START The data
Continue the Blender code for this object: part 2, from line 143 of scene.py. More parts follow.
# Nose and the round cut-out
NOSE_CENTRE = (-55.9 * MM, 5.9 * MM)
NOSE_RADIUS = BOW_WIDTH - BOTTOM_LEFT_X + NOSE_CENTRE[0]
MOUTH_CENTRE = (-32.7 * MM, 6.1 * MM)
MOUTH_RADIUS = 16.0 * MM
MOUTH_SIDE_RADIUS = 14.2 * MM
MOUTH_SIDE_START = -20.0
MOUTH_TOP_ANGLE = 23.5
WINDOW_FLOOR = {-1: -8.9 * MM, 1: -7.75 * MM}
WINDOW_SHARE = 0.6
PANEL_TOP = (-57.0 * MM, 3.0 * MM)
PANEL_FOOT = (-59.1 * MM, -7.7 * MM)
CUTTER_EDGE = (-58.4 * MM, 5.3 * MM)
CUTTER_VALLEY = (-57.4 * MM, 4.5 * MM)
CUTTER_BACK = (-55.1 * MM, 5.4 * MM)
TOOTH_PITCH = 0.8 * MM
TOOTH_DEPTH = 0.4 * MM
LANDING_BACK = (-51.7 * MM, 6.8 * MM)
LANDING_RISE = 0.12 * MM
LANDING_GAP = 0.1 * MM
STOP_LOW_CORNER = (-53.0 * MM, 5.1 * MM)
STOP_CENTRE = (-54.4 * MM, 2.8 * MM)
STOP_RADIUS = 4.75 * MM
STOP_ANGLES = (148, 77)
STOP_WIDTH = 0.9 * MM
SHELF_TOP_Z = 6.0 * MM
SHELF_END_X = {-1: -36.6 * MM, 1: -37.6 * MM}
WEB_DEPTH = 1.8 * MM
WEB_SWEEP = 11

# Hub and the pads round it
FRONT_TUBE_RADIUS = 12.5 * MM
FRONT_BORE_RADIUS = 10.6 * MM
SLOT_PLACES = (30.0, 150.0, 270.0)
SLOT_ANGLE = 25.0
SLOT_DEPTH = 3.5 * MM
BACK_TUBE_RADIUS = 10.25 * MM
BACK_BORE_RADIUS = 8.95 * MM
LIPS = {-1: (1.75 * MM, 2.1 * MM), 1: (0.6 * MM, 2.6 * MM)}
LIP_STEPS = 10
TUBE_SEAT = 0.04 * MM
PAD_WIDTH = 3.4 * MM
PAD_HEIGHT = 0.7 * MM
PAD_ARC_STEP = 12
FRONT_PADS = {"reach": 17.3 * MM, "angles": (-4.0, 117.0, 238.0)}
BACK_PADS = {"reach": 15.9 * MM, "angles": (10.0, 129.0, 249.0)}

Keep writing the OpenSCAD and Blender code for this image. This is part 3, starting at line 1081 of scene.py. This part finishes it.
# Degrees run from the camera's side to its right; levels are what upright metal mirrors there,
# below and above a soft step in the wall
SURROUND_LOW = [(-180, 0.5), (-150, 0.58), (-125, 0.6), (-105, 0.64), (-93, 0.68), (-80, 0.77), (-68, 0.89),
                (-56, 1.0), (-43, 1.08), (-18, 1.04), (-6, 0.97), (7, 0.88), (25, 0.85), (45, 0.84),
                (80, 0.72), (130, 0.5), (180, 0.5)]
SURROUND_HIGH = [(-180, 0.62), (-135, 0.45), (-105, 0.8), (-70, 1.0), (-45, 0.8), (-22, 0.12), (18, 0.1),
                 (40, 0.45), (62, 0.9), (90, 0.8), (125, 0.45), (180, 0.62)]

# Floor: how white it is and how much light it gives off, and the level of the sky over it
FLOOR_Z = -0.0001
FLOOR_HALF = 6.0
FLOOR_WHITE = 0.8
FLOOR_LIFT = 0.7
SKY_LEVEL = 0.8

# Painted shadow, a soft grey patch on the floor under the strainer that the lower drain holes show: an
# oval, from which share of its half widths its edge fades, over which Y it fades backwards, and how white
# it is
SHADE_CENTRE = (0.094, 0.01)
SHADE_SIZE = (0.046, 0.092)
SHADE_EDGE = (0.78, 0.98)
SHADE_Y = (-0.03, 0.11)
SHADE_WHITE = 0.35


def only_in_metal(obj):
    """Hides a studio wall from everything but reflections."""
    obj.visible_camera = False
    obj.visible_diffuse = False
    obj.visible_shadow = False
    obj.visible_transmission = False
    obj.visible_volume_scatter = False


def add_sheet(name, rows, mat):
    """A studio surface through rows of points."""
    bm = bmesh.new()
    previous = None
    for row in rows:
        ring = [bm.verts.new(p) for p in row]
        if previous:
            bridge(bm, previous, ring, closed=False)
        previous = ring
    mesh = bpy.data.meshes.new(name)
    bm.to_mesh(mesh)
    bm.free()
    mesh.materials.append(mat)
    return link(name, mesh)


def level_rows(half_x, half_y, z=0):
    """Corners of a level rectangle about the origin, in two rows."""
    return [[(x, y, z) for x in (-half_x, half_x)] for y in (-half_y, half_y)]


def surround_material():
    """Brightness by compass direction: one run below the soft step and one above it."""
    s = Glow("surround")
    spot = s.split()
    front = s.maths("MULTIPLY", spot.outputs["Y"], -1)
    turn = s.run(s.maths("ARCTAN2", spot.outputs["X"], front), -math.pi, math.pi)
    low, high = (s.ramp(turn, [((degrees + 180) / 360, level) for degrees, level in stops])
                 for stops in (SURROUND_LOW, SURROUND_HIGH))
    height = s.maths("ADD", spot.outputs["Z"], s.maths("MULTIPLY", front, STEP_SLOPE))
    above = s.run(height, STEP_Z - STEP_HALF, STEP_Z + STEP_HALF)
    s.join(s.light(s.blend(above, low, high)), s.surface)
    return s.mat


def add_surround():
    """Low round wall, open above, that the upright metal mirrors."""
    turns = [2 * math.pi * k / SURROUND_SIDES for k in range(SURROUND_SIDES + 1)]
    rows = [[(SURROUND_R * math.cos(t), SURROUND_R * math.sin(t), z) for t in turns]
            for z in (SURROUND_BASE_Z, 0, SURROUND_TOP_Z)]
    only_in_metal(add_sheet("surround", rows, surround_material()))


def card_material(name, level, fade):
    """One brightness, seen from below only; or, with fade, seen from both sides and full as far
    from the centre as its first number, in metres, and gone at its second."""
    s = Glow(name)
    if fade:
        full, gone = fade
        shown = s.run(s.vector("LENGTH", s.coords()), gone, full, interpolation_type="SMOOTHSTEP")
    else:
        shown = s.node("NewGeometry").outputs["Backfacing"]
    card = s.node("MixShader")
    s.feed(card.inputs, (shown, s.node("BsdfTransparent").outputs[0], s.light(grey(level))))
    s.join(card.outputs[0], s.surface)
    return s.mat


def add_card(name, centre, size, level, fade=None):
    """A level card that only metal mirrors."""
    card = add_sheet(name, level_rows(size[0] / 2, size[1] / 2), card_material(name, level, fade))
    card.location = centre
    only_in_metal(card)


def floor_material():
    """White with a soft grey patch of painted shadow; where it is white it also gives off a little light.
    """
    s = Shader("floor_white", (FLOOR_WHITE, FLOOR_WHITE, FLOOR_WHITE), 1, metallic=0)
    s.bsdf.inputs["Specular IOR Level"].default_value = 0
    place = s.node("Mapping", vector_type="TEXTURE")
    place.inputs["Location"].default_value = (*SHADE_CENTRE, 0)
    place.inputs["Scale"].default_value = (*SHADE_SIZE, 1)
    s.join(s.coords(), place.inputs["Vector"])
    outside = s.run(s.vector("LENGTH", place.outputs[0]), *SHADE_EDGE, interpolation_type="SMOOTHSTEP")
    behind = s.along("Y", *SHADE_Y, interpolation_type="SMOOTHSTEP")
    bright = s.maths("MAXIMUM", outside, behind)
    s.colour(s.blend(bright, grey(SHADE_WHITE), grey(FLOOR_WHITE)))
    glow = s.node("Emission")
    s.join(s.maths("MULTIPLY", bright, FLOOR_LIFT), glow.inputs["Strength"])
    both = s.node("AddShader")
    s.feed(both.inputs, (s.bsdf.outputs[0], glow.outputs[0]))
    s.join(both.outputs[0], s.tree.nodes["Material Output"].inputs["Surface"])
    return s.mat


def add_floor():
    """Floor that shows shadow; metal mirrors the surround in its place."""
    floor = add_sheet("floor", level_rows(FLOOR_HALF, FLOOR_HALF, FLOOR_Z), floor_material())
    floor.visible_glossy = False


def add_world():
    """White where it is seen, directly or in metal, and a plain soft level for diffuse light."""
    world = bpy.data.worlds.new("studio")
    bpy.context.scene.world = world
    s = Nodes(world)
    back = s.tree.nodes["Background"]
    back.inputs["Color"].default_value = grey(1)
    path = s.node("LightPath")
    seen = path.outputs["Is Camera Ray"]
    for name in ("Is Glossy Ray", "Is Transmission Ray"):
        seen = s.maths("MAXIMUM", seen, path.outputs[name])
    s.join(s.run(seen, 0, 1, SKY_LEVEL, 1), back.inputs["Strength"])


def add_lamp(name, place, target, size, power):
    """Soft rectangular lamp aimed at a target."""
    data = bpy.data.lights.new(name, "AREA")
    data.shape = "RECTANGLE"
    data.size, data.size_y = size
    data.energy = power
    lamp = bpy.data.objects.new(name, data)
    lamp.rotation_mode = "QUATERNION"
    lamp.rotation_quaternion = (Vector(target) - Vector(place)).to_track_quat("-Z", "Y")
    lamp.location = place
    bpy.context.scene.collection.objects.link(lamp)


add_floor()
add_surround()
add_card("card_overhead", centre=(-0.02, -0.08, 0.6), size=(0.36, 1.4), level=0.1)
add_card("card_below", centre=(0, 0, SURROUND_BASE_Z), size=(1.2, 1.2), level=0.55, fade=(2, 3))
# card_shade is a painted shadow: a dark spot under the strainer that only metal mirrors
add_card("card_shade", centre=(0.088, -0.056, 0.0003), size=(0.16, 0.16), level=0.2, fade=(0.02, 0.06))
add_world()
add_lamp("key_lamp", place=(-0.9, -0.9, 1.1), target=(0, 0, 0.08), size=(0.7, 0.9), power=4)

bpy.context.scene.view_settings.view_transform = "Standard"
END The data
Output exactly the lines running from the line containing "Keep writing the" through the line containing "SKY_LEVEL = 0.8", and only those lines.

> Answer to the problem
Keep writing the OpenSCAD and Blender code for this image. This is part 3, starting at line 1081 of scene.py. This part finishes it.
# Degrees run from the camera's side to its right; levels are what upright metal mirrors there,
# below and above a soft step in the wall
SURROUND_LOW = [(-180, 0.5), (-150, 0.58), (-125, 0.6), (-105, 0.64), (-93, 0.68), (-80, 0.77), (-68, 0.89),
                (-56, 1.0), (-43, 1.08), (-18, 1.04), (-6, 0.97), (7, 0.88), (25, 0.85), (45, 0.84),
                (80, 0.72), (130, 0.5), (180, 0.5)]
SURROUND_HIGH = [(-180, 0.62), (-135, 0.45), (-105, 0.8), (-70, 1.0), (-45, 0.8), (-22, 0.12), (18, 0.1),
                 (40, 0.45), (62, 0.9), (90, 0.8), (125, 0.45), (180, 0.62)]

# Floor: how white it is and how much light it gives off, and the level of the sky over it
FLOOR_Z = -0.0001
FLOOR_HALF = 6.0
FLOOR_WHITE = 0.8
FLOOR_LIFT = 0.7
SKY_LEVEL = 0.8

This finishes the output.